2016~2020年度の研究プロジェクト

中央ユーラシアにおける多言語コミュニケーションの歴史的展開

中央ユーラシアは,固有の諸言語・文化に加えて,中国・インド・西アジア・ヨーロッパ等に由来する多種多様な言語や宗教が交錯する地域であった。そこでは,多言語間のコミュニケーションや翻訳が常に重要な問題であり,外交や文化交流に大きな影響を及ぼしてきた。その実相を探ることを通じて.中央ユーラシア史の再検討を試みる。

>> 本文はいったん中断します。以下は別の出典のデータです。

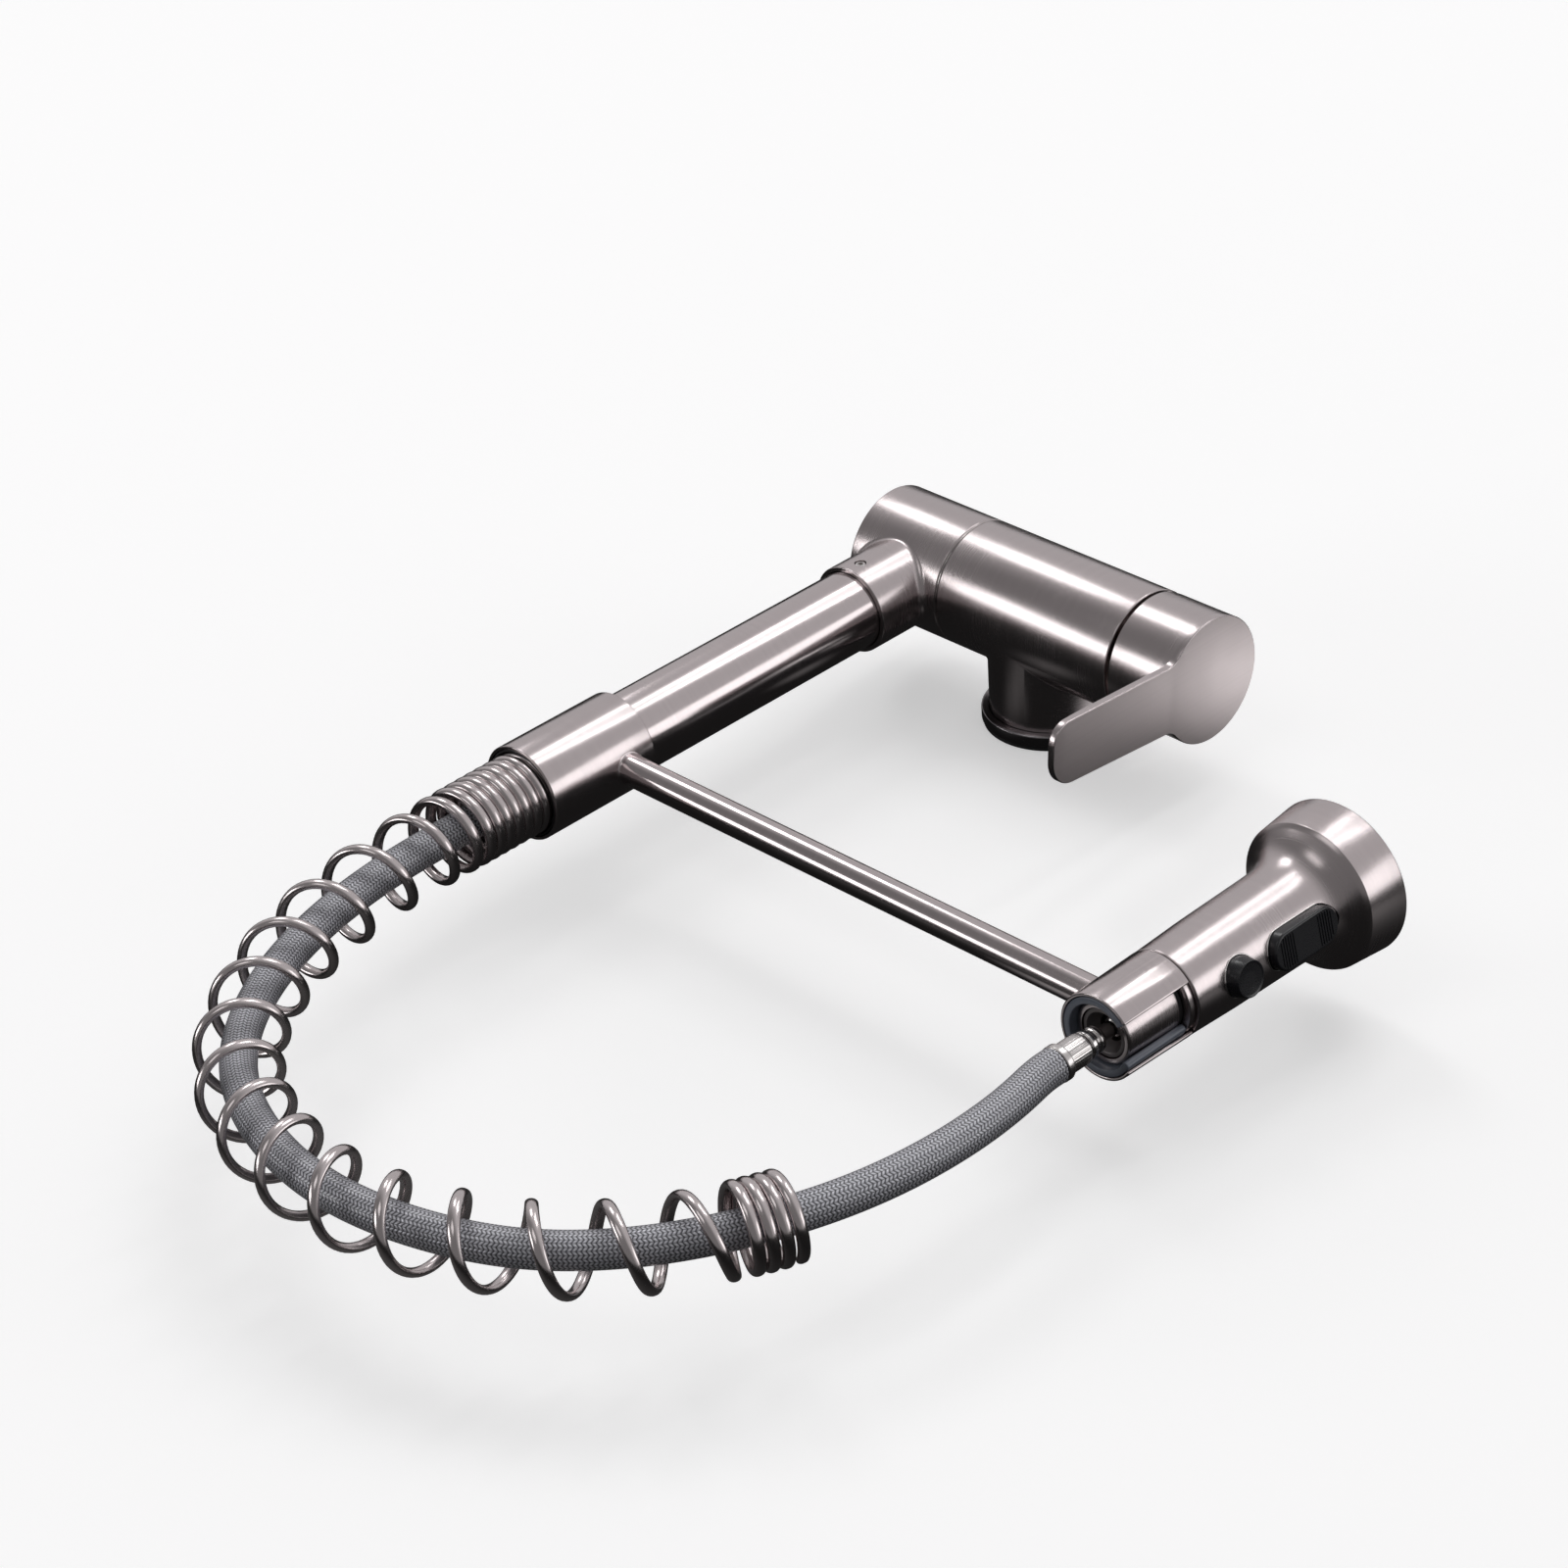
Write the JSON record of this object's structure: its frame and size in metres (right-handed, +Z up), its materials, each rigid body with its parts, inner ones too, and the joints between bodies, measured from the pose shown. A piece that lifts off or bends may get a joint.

ただし,中央ユーラシアは広大な歴史空間であり,時代・地域等を限定しなければ,具体的成果を挙げることは望みえない。そこで,当面は17世紀以降の近世・近代を中心とし,次の二つのサブテーマを立てる。

①清-ロシア外交における媒介言語の変遷:中央ユーラシアにおいて圧倒的なプレゼンスをもった両帝国と,関連する諸地域・民族間の交渉の実相を,媒介言語・翻訳者養成・「誤訳」等の諸側面から検討する。

②チベット・モンゴルの近代:19世紀以降,チベット,モンゴルでは,既存の「帝国」秩序を超える政治・文化的枠組みを構築する動きが見られたが,それは同時に,伝統的な言語・認識の体系と「近代」のそれとの間で,双方向的な「読み替え」を進める営みでもあった。現地の視点に立って,こうしたチベット・モンゴルの近代を読み解くことをめざす。  なお,上記以外に,状況に応じて他のサブテーマを立てることも視野に入れる。